Inder Monga, Executive Director, ESnet, stated: "This private-public collaboration has been exemplary in proving how multiple partners, in different countries, can work toward the common good for the science, research and education community. We welcome NEAAR as ANA's new partner and continued collaborative efforts on science engagement across continents."
Erwin Bleumink, member of the SURF Board, stated: "Research and educational institutions are increasingly using large research facilities, educational content, and e-infrastructure services delivered by providers or fellow institutions all over the world. It is essential to ensure that our network is connected to the rest of the world. Therefore, we're proud to work with our global partners to design and deliver a Global Network Architecture. The MoU between ANA and NEAAR shows that the principles defined in this architecture lead to successful collaborations."
Jim Ghadbane, President and CEO, CANARIE, stated: "We are strong proponents of the power of collaborations to build and evolve the network infrastructure that enables global multidisciplinary research and innovation. We look forward to continuing to strengthen this partnership and to applying its principles to future collaborations."

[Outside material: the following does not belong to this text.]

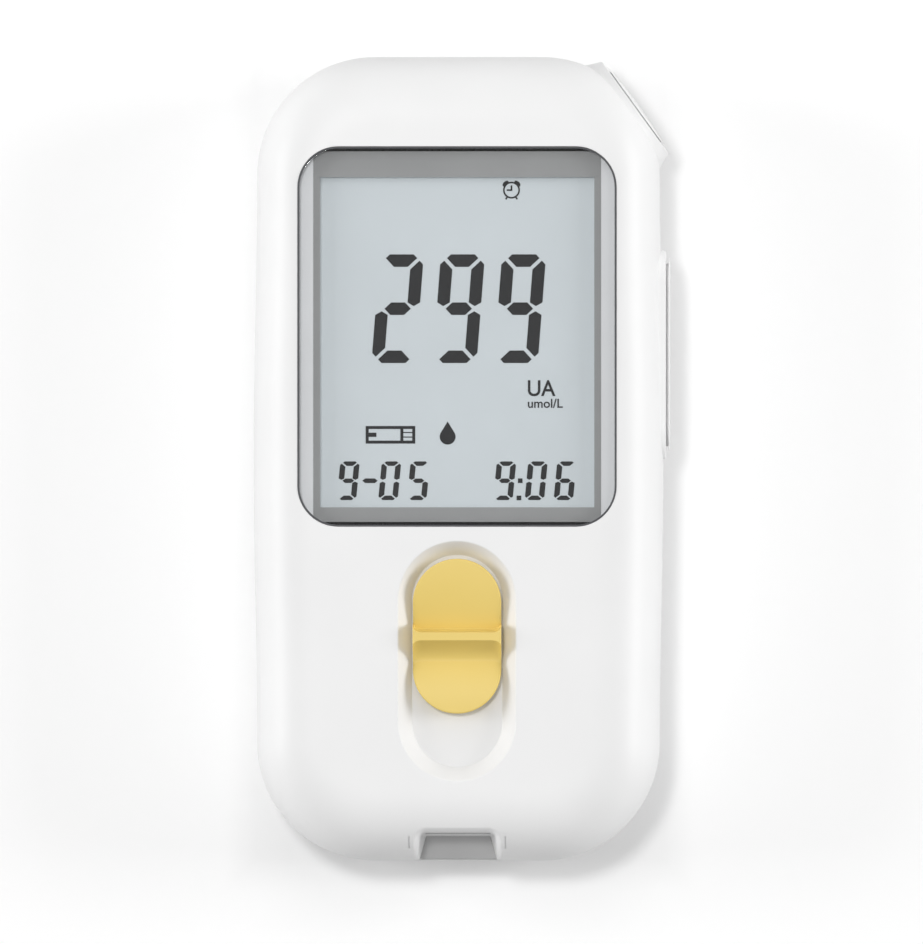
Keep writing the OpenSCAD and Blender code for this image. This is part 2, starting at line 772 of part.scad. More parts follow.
// Slots for the two contact leads that rise to the board
module lead_slots(z0, z1) {
  for (s = [-1, 1]) block(
    [s * cell_x - lead_w / 2 - 0.2, bay_y0 - 0.2, z0],
    [s * cell_x + lead_w / 2 + 0.2, bay_y0 + plate_t + 0.2, z1]
  );
}
module rear_cover() {
  color("white") difference() {
    union() {
      difference() {
        union() {
          outer_rear();
          below(part_z) corner_boss();
          below(part_z) side_boss();
        }
        difference() {
          inner_rear();
          rear_inside();
        }
      }
      bay_box(bay_wall, rear_in_z, roof_z + roof_t);
      difference() {
        translate([0, 0, part_z - eps]) linear_extrude(eps + lip_h) difference() {
          polygon(case_ring(wall - lip_t));
          polygon(case_ring(wall));
        }
        block([-guide_w / 2 - 1, -case_hl, part_z], [guide_w / 2 + 1, notch_back + 2, part_z + 2]);
        for (s = [-1, 1]) block(
          [s * (notch_w / 2 + notch_tub / 2) - 2, -case_hl, part_z],
          [s * (notch_w / 2 + notch_tub / 2) + 2, notch_back + 2, part_z + 2]
        );
        corner_axes() rod_x(corner_boss_r + 1.6, collar_u, corner_face_u + 2);
        side_axes(pivot_x) linear_extrude(case_hw)
          stadium(side_boss_w / 2 + side_draft + 0.2, side_boss_l - side_boss_w + 0.4);
      }
    }
    bay_box(0, rear_in_z - eps, roof_z);
    lead_slots(roof_z - eps, board_z);
    door_cutter();
    corner_cutter();
    side_cutter();
    for (p = case_posts) {
      post(p, counter_r, -eps, screw_seat_z);
      post(p, screw_d / 2 + 0.15, -eps, part_z + eps);
    }
    for (f = feet) post(f, foot_d / 2 + 0.05, -eps, rear_z + foot_sink);
    post([pivot_x, side_y], pivot_d / 2 + 0.02, part_z - hub_h / 2 - lug_gap - pin_bite, part_z);
    for (a = [0:60:300]) post([2.6 * cos(a), buzzer_y + 2.6 * sin(a)], 0.5, -eps, rear_in_z + eps);
    post([0, buzzer_y], 0.5, -eps, rear_in_z + eps);
  }
}

module case_screws() {
  color("silver") for (p = case_posts) difference() {
    union() {
      post(p, screw_head_d / 2, screw_seat_z - screw_head_t, screw_seat_z);
      post(p, screw_d / 2, screw_seat_z - 0.1, screw_seat_z + screw_l);
    }
    for (a = [0, 90]) translate([p[0], p[1], screw_seat_z - screw_head_t]) rotate([0, 0, a])
      cube([2.2, 0.5, 1.4], center = true);
  }
}

module board_screws() {
  color("silver") for (p = board_posts) difference() {
    union() {
      post(p, board_head_d / 2, board_z - board_head_t, board_z);
      post(p, board_screw_d / 2, board_z - 0.1, board_top + board_bite);
    }
    for (a = [0, 90]) translate([p[0], p[1], board_z - board_head_t]) rotate([0, 0, a])
      cube([1.6, 0.4, 1], center = true);
  }
}

module rubber_feet() {
  color("dimgray") for (f = feet) translate([f[0], f[1], 0]) rotate_extrude()
    polygon([
      [0, 0], [foot_d / 2 - 0.3, 0], [foot_d / 2, 0.3],
      [foot_d / 2, rear_z + foot_sink], [0, rear_z + foot_sink]
    ]);
}

// ---------------------------------------------------------------- window and display

module display_window() {
  gap = 2 * (gasket_w + trim_gap);
  color("white", 0.35) translate([0, window_y, lens_z]) linear_extrude(lens_t)
    round_rect(window_w - gap, window_h - gap, window_r - gap / 2);
}

module window_gasket() {
  outer = 2 * trim_gap;
  inner = 2 * gasket_w;
  color("dimgray") translate([0, window_y, lens_z]) linear_extrude(lens_t + 0.05) difference() {
    round_rect(window_w - outer, window_h - outer, window_r - outer / 2);
    round_rect(window_w - inner, window_h - inner, window_r - inner / 2);
  }
}

module window_mask() {
  edge = 2 * gasket_w;
  color("gray") translate([0, window_y, mask_z]) linear_extrude(film_t) difference() {
    intersection() {
      round_rect(window_w - edge, window_h - edge, window_r - edge / 2);
      square([mask_w, window_h], center = true);
    }
    translate([0, -lcd_drop]) square([lcd_w, lcd_h], center = true);
  }
}

module glass_sheet(w, l, z, t) {
  translate([0, lcd_y, z + t / 2]) cube([w, l, t], center = true);
}

module lcd_front_polariser() {
  color("lightsteelblue", 0.5) glass_sheet(lcd_w + 0.6, lcd_h + 0.4, polariser_z, film_t);
}

module lcd_front_glass() {
  color("lightcyan", 0.5) glass_sheet(glass_w, front_glass_l, front_glass_z, glass_t);
}

module lcd_rear_glass() {
  color("lightcyan", 0.5) glass_sheet(glass_w, rear_glass_l, rear_glass_z, glass_t);
}

module lcd_reflector() {
  color("lightgray") glass_sheet(glass_w, rear_glass_l, reflector_z, film_t);
}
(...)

Erik Huizer, CEO, GÉANT, stated: "The ANA collaboration is a prime example of how international research networks collaborate and share resources to obtain the best possible performance for research and education. GÉANT is proud to be part of that collaboration which delivers unprecedented data capacity to the European research and education community. We are very pleased to be part of the collaborative model of sharing capacity and increasing resilience through reciprocal back-up agreements which further strengthen GÉANT's global reach. We welcome NEAAR as ANA's new MoU partner."
Jennifer Schopf, Principal Investigator, NEAAR Project, stated: "We are pleased to be the latest partner in this wide-reaching collaboration. It is through partnerships and collaborations that we can best support R&E end users efficiently and reliably. We look forward to being a part of this team of community leaders."